Seinen Ruf als «Gutmensch des Pop» erwarb er sich zudem durch sein jahrelanges Engagement für Menschenrechts–Organisationen wie «Amnesty International» oder «Witness». Im Jahr 2007 gründete er zusammen mit dem Star–Unternehmer Richard Branson (74) und der südafrikanischen Polit–Ikone Nelson Mandela (1918–2013) die Organisation «The Elders», einem Zusammenschluss herausragender Friedensaktivisten und Menschenrechtlern mit ehemaligen Staatslenkern und prominenten Intellektuellen. Erklärtes Ziel dieses aktivistischen «Ältestenrats» ist es, die kollektiven Erfahrungen und Einflussbereiche seiner Mitglieder dafür zu nutzen, um sich gemeinsam für Frieden, Menschenrechte und einen nachhaltigen Umgang mit dem Planeten Erde einzusetzen.

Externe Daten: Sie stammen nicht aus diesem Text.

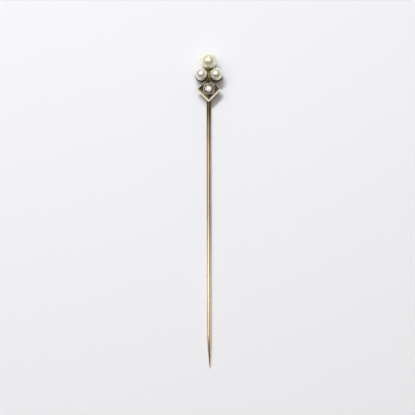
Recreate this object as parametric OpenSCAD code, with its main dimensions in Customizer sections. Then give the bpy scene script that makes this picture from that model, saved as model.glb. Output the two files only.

Dass er zwischen seinen Musik–Veröffentlichungen meist ein ganzes Jahrzehnt vergehen lässt, begründete Peter Gabriel nach dem Release seines vorerst letzten Albums «i/o» im Jahr 2023 gegenüber dem Magazin «Mojo» mit folgenden Worten: «Ich glaube, man kann die Menschen übersättigen, und dann sind sie von dir gelangweilt. Einer der Gründe, dass ich immer noch von meiner Musik leben kann, ist, dass ich regelmässig längere Pausen einlege.»

Über sein politisches Engagement sagte er der «Frankfurter Rundschau»: «Ich selbst stehe inzwischen weniger im Vordergrund, unterstütze dafür aber die politischen Themen, die mir wichtig sind, umso nachhaltiger. Ich finde es anregend, politische Think Tanks zu gründen oder herauszufinden, wie uns neue Kommunikationstechnologien helfen können, Menschenrechtsverletzungen publik zu machen. Das ist für mich keine Zeitverschwendung. All diese Dinge sind mir längst genauso wichtig wie meine Musik. Hauptsache, kein langweiliges Leben führen, oder?»